** Directions **
Keep to the lines between the one holding "# ---- grille" and the one holding "bpy.context.scene.collection.objects.link(empty)", inclusive, and write them out exactly.

** Material provided **

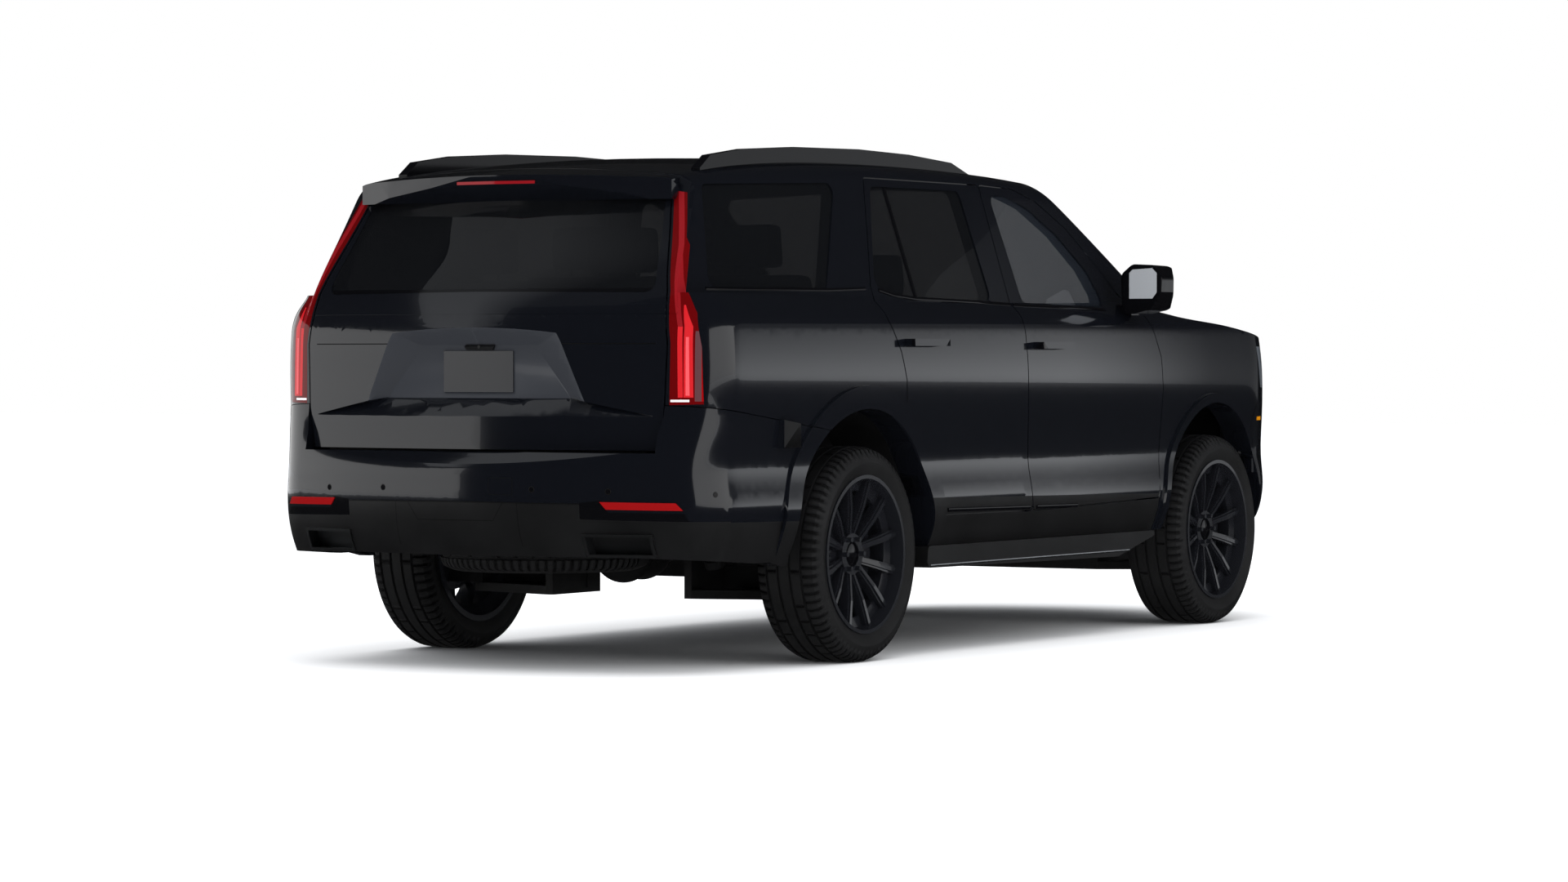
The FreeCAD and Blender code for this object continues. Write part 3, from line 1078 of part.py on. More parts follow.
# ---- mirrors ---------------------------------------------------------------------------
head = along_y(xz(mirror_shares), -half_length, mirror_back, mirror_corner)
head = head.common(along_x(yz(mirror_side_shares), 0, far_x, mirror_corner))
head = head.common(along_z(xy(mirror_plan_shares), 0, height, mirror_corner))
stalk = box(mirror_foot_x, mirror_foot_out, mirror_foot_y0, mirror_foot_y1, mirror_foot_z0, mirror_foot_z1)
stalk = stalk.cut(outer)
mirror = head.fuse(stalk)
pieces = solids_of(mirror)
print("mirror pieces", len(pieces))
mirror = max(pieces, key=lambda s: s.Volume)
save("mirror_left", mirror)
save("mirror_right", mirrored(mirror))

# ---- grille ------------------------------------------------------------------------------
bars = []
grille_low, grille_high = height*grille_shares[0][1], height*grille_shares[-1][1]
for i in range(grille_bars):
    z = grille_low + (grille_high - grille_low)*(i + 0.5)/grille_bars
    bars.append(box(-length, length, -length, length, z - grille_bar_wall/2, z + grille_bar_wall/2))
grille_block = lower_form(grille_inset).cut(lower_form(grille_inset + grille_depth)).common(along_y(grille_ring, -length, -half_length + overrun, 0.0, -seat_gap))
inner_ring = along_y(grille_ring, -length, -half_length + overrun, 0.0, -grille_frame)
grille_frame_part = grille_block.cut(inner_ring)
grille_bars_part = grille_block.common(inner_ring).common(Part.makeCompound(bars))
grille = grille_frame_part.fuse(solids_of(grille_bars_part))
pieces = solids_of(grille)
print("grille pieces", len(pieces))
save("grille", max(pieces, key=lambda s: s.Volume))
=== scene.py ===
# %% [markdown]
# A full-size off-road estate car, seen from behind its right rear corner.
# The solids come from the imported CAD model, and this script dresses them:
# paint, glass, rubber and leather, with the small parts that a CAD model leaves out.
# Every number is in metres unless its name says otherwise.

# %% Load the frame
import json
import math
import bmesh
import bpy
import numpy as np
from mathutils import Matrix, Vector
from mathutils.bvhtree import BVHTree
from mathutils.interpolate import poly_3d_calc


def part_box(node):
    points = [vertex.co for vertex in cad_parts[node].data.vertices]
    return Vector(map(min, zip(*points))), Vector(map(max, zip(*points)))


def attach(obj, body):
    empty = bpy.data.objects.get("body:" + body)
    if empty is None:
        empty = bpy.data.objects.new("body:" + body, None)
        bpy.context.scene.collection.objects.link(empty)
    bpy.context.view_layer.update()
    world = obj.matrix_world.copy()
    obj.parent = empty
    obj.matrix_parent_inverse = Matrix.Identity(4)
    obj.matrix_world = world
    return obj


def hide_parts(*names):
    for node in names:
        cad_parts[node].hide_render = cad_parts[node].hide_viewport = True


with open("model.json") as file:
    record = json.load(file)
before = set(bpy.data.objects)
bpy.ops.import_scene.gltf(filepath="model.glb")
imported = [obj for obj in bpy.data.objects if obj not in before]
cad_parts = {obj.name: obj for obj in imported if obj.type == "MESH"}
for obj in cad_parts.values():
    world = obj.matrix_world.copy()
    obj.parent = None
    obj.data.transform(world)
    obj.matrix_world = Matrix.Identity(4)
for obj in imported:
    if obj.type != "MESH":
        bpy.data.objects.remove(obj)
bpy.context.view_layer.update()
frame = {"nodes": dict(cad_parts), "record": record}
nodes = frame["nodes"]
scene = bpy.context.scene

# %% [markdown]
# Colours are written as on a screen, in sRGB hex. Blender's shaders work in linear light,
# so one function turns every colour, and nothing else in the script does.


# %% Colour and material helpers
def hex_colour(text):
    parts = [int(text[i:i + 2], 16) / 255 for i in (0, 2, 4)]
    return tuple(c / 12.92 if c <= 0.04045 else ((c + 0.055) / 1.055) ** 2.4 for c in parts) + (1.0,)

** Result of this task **
# ---- grille ------------------------------------------------------------------------------
bars = []
grille_low, grille_high = height*grille_shares[0][1], height*grille_shares[-1][1]
for i in range(grille_bars):
    z = grille_low + (grille_high - grille_low)*(i + 0.5)/grille_bars
    bars.append(box(-length, length, -length, length, z - grille_bar_wall/2, z + grille_bar_wall/2))
grille_block = lower_form(grille_inset).cut(lower_form(grille_inset + grille_depth)).common(along_y(grille_ring, -length, -half_length + overrun, 0.0, -seat_gap))
inner_ring = along_y(grille_ring, -length, -half_length + overrun, 0.0, -grille_frame)
grille_frame_part = grille_block.cut(inner_ring)
grille_bars_part = grille_block.common(inner_ring).common(Part.makeCompound(bars))
grille = grille_frame_part.fuse(solids_of(grille_bars_part))
pieces = solids_of(grille)
print("grille pieces", len(pieces))
save("grille", max(pieces, key=lambda s: s.Volume))
=== scene.py ===
# %% [markdown]
# A full-size off-road estate car, seen from behind its right rear corner.
# The solids come from the imported CAD model, and this script dresses them:
# paint, glass, rubber and leather, with the small parts that a CAD model leaves out.
# Every number is in metres unless its name says otherwise.

# %% Load the frame
import json
import math
import bmesh
import bpy
import numpy as np
from mathutils import Matrix, Vector
from mathutils.bvhtree import BVHTree
from mathutils.interpolate import poly_3d_calc


def part_box(node):
    points = [vertex.co for vertex in cad_parts[node].data.vertices]
    return Vector(map(min, zip(*points))), Vector(map(max, zip(*points)))


def attach(obj, body):
    empty = bpy.data.objects.get("body:" + body)
    if empty is None:
        empty = bpy.data.objects.new("body:" + body, None)
        bpy.context.scene.collection.objects.link(empty)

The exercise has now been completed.